#### [Instruction]
Take all the material and copy it exactly.

#### [Raw records]
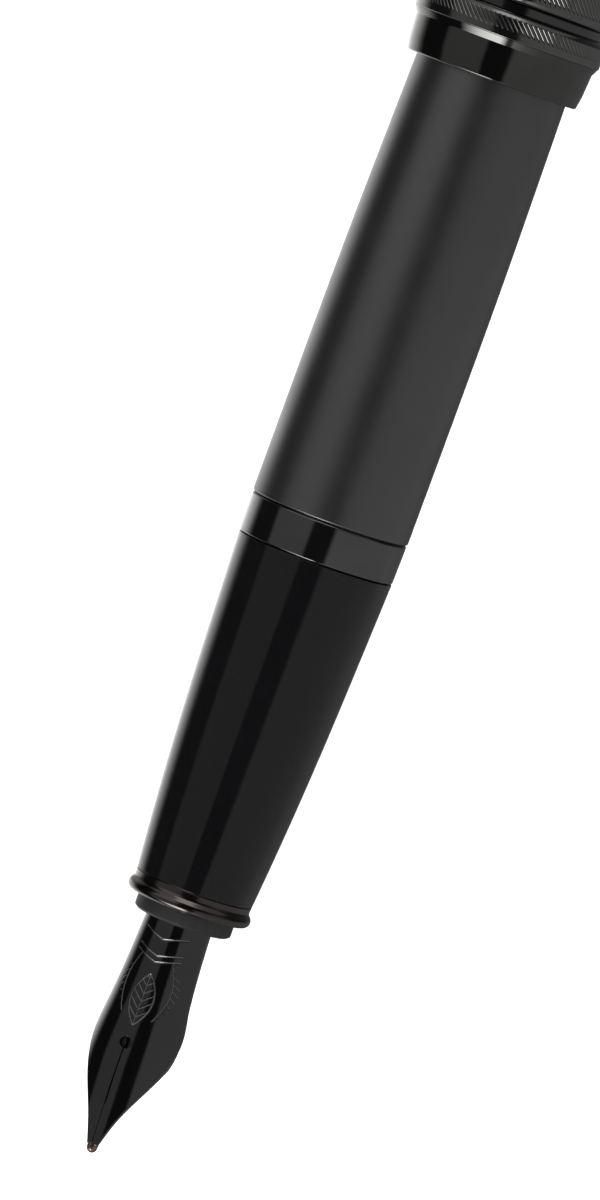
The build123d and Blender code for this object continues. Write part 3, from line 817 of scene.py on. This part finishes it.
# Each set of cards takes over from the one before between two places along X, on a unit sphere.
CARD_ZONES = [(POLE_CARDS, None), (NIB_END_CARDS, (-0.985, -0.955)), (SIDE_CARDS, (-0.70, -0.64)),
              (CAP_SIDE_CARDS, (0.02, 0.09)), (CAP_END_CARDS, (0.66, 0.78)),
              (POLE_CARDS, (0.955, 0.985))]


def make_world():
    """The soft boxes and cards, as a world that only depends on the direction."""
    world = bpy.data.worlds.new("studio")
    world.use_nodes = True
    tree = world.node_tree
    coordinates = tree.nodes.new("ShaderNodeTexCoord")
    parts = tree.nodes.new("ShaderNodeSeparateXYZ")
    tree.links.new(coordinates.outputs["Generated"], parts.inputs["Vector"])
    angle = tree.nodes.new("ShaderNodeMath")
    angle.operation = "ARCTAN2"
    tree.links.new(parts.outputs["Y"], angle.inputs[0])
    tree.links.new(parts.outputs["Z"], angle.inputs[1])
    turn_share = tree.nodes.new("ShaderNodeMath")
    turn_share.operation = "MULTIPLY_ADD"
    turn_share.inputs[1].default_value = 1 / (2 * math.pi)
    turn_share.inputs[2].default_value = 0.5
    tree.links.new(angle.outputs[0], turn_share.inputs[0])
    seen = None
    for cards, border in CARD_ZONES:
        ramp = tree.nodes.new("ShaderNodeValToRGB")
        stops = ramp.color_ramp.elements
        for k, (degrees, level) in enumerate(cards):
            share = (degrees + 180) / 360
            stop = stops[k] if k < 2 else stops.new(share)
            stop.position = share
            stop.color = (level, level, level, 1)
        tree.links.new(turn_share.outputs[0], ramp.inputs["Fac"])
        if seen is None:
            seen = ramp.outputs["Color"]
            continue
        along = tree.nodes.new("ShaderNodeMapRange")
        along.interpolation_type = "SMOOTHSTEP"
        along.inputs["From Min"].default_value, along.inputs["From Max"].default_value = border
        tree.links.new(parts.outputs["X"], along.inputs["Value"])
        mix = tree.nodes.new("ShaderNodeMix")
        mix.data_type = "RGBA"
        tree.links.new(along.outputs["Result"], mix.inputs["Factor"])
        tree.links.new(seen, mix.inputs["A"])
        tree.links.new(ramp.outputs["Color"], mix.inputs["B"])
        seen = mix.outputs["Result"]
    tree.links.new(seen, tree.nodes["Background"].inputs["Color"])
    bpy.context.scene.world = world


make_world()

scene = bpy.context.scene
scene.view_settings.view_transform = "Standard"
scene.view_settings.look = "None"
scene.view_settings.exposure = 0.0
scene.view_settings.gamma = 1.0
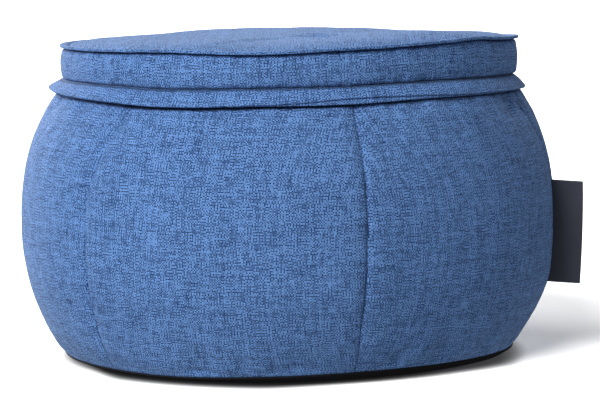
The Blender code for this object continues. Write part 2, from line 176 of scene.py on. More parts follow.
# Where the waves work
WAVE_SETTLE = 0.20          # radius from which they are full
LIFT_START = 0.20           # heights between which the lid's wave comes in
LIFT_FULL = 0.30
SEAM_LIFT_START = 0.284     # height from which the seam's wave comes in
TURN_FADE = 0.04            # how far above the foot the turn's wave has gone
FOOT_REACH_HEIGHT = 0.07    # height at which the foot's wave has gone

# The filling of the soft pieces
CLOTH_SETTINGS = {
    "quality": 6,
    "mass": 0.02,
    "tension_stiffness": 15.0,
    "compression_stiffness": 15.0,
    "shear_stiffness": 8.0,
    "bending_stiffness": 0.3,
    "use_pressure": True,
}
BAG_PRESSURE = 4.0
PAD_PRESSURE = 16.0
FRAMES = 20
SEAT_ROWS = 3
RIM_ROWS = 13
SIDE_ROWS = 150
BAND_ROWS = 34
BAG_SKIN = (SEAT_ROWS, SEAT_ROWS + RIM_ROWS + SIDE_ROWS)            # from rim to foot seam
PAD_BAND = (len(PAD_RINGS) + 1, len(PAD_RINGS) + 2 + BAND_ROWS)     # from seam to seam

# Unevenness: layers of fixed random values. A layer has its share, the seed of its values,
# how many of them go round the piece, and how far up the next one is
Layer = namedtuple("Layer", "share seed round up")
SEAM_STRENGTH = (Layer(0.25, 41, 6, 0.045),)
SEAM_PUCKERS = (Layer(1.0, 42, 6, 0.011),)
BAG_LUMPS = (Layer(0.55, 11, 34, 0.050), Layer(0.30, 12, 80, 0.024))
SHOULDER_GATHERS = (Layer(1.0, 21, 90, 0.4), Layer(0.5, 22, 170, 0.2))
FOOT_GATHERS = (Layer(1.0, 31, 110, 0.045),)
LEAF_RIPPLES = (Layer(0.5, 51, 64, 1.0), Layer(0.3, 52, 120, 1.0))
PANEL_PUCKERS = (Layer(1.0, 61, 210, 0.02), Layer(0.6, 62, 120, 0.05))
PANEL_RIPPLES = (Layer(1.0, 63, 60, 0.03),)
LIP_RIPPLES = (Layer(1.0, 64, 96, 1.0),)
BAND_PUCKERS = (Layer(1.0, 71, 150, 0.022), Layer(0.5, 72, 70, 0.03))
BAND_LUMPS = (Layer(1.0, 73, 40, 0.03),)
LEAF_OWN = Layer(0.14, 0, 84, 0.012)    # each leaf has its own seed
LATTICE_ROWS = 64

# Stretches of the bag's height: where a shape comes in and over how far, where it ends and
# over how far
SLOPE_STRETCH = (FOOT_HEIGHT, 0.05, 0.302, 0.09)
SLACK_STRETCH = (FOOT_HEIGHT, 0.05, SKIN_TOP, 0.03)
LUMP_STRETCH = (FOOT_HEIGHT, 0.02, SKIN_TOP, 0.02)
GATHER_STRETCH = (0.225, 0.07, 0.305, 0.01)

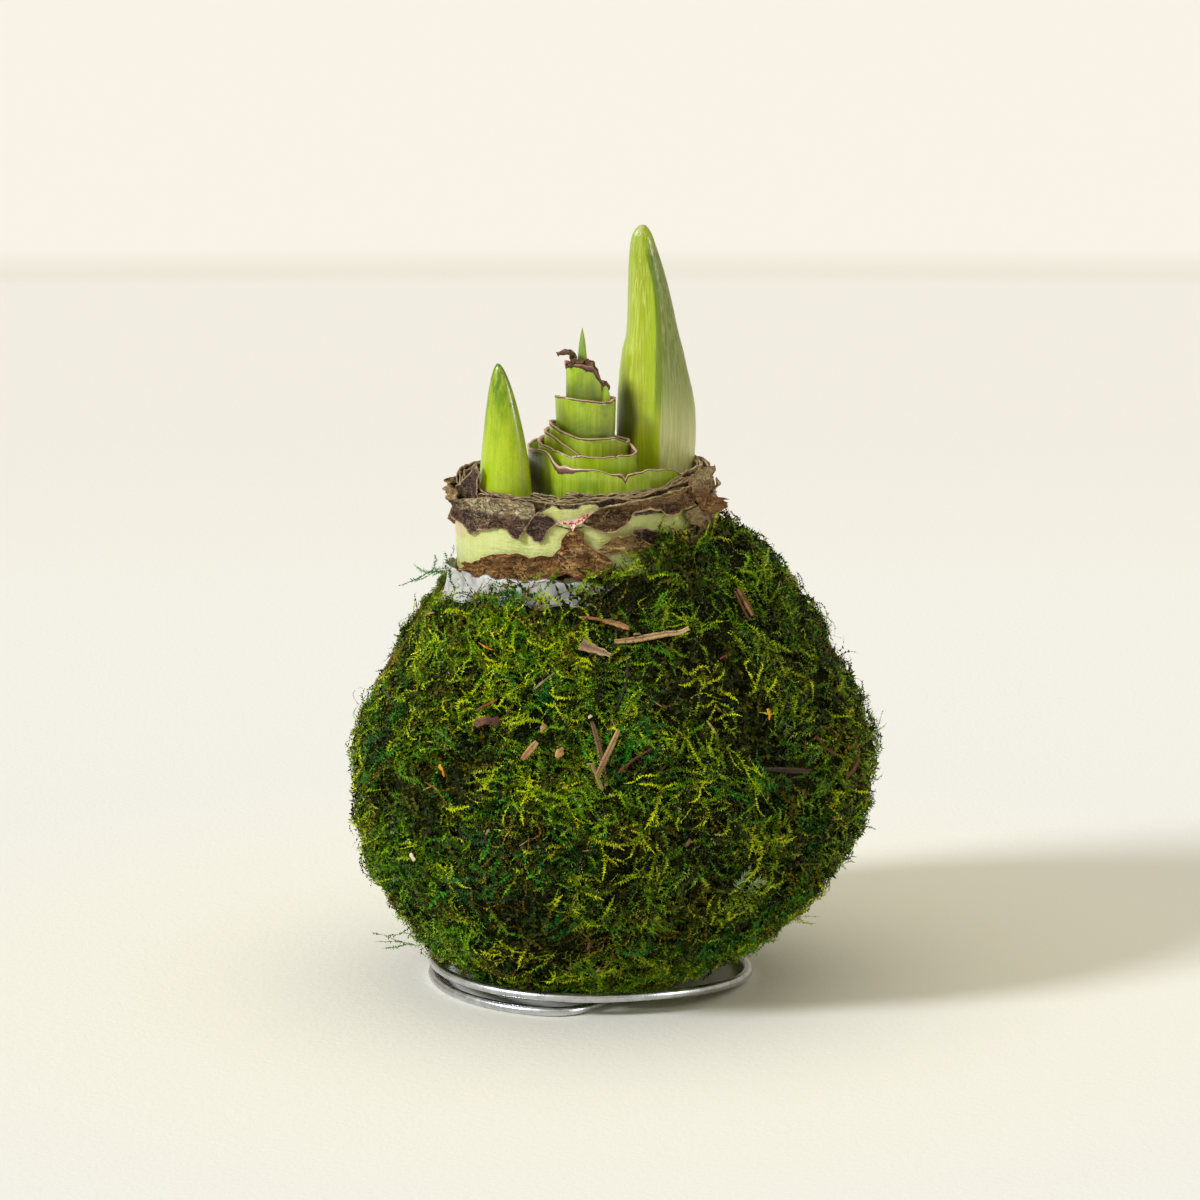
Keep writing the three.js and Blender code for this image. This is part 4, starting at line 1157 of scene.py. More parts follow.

#### [Problem solution]
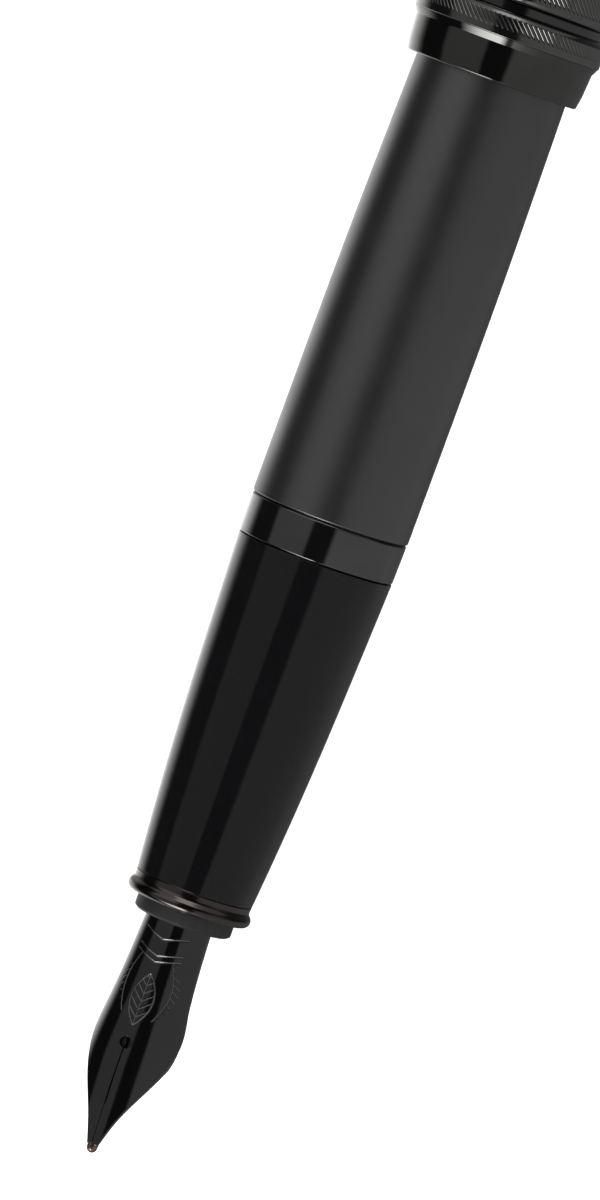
The build123d and Blender code for this object continues. Write part 3, from line 817 of scene.py on. This part finishes it.
# Each set of cards takes over from the one before between two places along X, on a unit sphere.
CARD_ZONES = [(POLE_CARDS, None), (NIB_END_CARDS, (-0.985, -0.955)), (SIDE_CARDS, (-0.70, -0.64)),
              (CAP_SIDE_CARDS, (0.02, 0.09)), (CAP_END_CARDS, (0.66, 0.78)),
              (POLE_CARDS, (0.955, 0.985))]


def make_world():
    """The soft boxes and cards, as a world that only depends on the direction."""
    world = bpy.data.worlds.new("studio")
    world.use_nodes = True
    tree = world.node_tree
    coordinates = tree.nodes.new("ShaderNodeTexCoord")
    parts = tree.nodes.new("ShaderNodeSeparateXYZ")
    tree.links.new(coordinates.outputs["Generated"], parts.inputs["Vector"])
    angle = tree.nodes.new("ShaderNodeMath")
    angle.operation = "ARCTAN2"
    tree.links.new(parts.outputs["Y"], angle.inputs[0])
    tree.links.new(parts.outputs["Z"], angle.inputs[1])
    turn_share = tree.nodes.new("ShaderNodeMath")
    turn_share.operation = "MULTIPLY_ADD"
    turn_share.inputs[1].default_value = 1 / (2 * math.pi)
    turn_share.inputs[2].default_value = 0.5
    tree.links.new(angle.outputs[0], turn_share.inputs[0])
    seen = None
    for cards, border in CARD_ZONES:
        ramp = tree.nodes.new("ShaderNodeValToRGB")
        stops = ramp.color_ramp.elements
        for k, (degrees, level) in enumerate(cards):
            share = (degrees + 180) / 360
            stop = stops[k] if k < 2 else stops.new(share)
            stop.position = share
            stop.color = (level, level, level, 1)
        tree.links.new(turn_share.outputs[0], ramp.inputs["Fac"])
        if seen is None:
            seen = ramp.outputs["Color"]
            continue
        along = tree.nodes.new("ShaderNodeMapRange")
        along.interpolation_type = "SMOOTHSTEP"
        along.inputs["From Min"].default_value, along.inputs["From Max"].default_value = border
        tree.links.new(parts.outputs["X"], along.inputs["Value"])
        mix = tree.nodes.new("ShaderNodeMix")
        mix.data_type = "RGBA"
        tree.links.new(along.outputs["Result"], mix.inputs["Factor"])
        tree.links.new(seen, mix.inputs["A"])
        tree.links.new(ramp.outputs["Color"], mix.inputs["B"])
        seen = mix.outputs["Result"]
    tree.links.new(seen, tree.nodes["Background"].inputs["Color"])
    bpy.context.scene.world = world


make_world()

scene = bpy.context.scene
scene.view_settings.view_transform = "Standard"
scene.view_settings.look = "None"
scene.view_settings.exposure = 0.0
scene.view_settings.gamma = 1.0
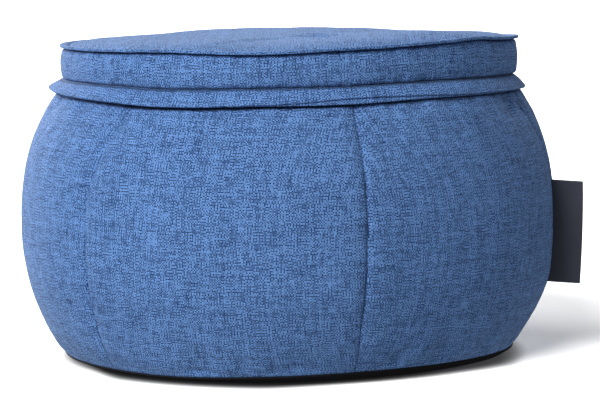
The Blender code for this object continues. Write part 2, from line 176 of scene.py on. More parts follow.
# Where the waves work
WAVE_SETTLE = 0.20          # radius from which they are full
LIFT_START = 0.20           # heights between which the lid's wave comes in
LIFT_FULL = 0.30
SEAM_LIFT_START = 0.284     # height from which the seam's wave comes in
TURN_FADE = 0.04            # how far above the foot the turn's wave has gone
FOOT_REACH_HEIGHT = 0.07    # height at which the foot's wave has gone

# The filling of the soft pieces
CLOTH_SETTINGS = {
    "quality": 6,
    "mass": 0.02,
    "tension_stiffness": 15.0,
    "compression_stiffness": 15.0,
    "shear_stiffness": 8.0,
    "bending_stiffness": 0.3,
    "use_pressure": True,
}
BAG_PRESSURE = 4.0
PAD_PRESSURE = 16.0
FRAMES = 20
SEAT_ROWS = 3
RIM_ROWS = 13
SIDE_ROWS = 150
BAND_ROWS = 34
BAG_SKIN = (SEAT_ROWS, SEAT_ROWS + RIM_ROWS + SIDE_ROWS)            # from rim to foot seam
PAD_BAND = (len(PAD_RINGS) + 1, len(PAD_RINGS) + 2 + BAND_ROWS)     # from seam to seam

# Unevenness: layers of fixed random values. A layer has its share, the seed of its values,
# how many of them go round the piece, and how far up the next one is
Layer = namedtuple("Layer", "share seed round up")
SEAM_STRENGTH = (Layer(0.25, 41, 6, 0.045),)
SEAM_PUCKERS = (Layer(1.0, 42, 6, 0.011),)
BAG_LUMPS = (Layer(0.55, 11, 34, 0.050), Layer(0.30, 12, 80, 0.024))
SHOULDER_GATHERS = (Layer(1.0, 21, 90, 0.4), Layer(0.5, 22, 170, 0.2))
FOOT_GATHERS = (Layer(1.0, 31, 110, 0.045),)
LEAF_RIPPLES = (Layer(0.5, 51, 64, 1.0), Layer(0.3, 52, 120, 1.0))
PANEL_PUCKERS = (Layer(1.0, 61, 210, 0.02), Layer(0.6, 62, 120, 0.05))
PANEL_RIPPLES = (Layer(1.0, 63, 60, 0.03),)
LIP_RIPPLES = (Layer(1.0, 64, 96, 1.0),)
BAND_PUCKERS = (Layer(1.0, 71, 150, 0.022), Layer(0.5, 72, 70, 0.03))
BAND_LUMPS = (Layer(1.0, 73, 40, 0.03),)
LEAF_OWN = Layer(0.14, 0, 84, 0.012)    # each leaf has its own seed
LATTICE_ROWS = 64

# Stretches of the bag's height: where a shape comes in and over how far, where it ends and
# over how far
SLOPE_STRETCH = (FOOT_HEIGHT, 0.05, 0.302, 0.09)
SLACK_STRETCH = (FOOT_HEIGHT, 0.05, SKIN_TOP, 0.03)
LUMP_STRETCH = (FOOT_HEIGHT, 0.02, SKIN_TOP, 0.02)
GATHER_STRETCH = (0.225, 0.07, 0.305, 0.01)

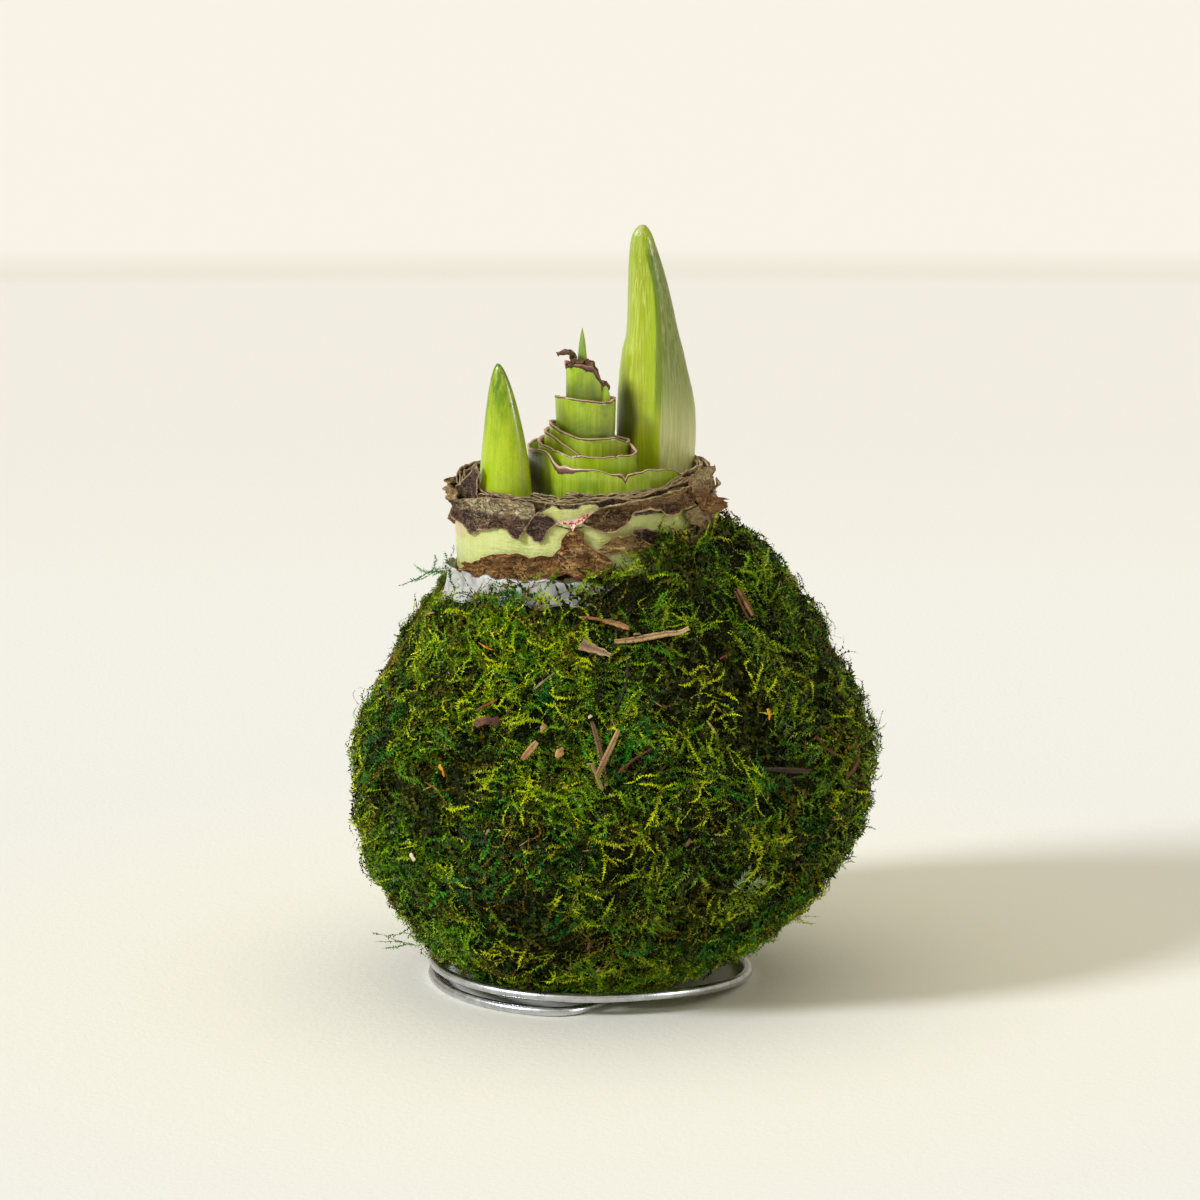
Keep writing the three.js and Blender code for this image. This is part 4, starting at line 1157 of scene.py. More parts follow.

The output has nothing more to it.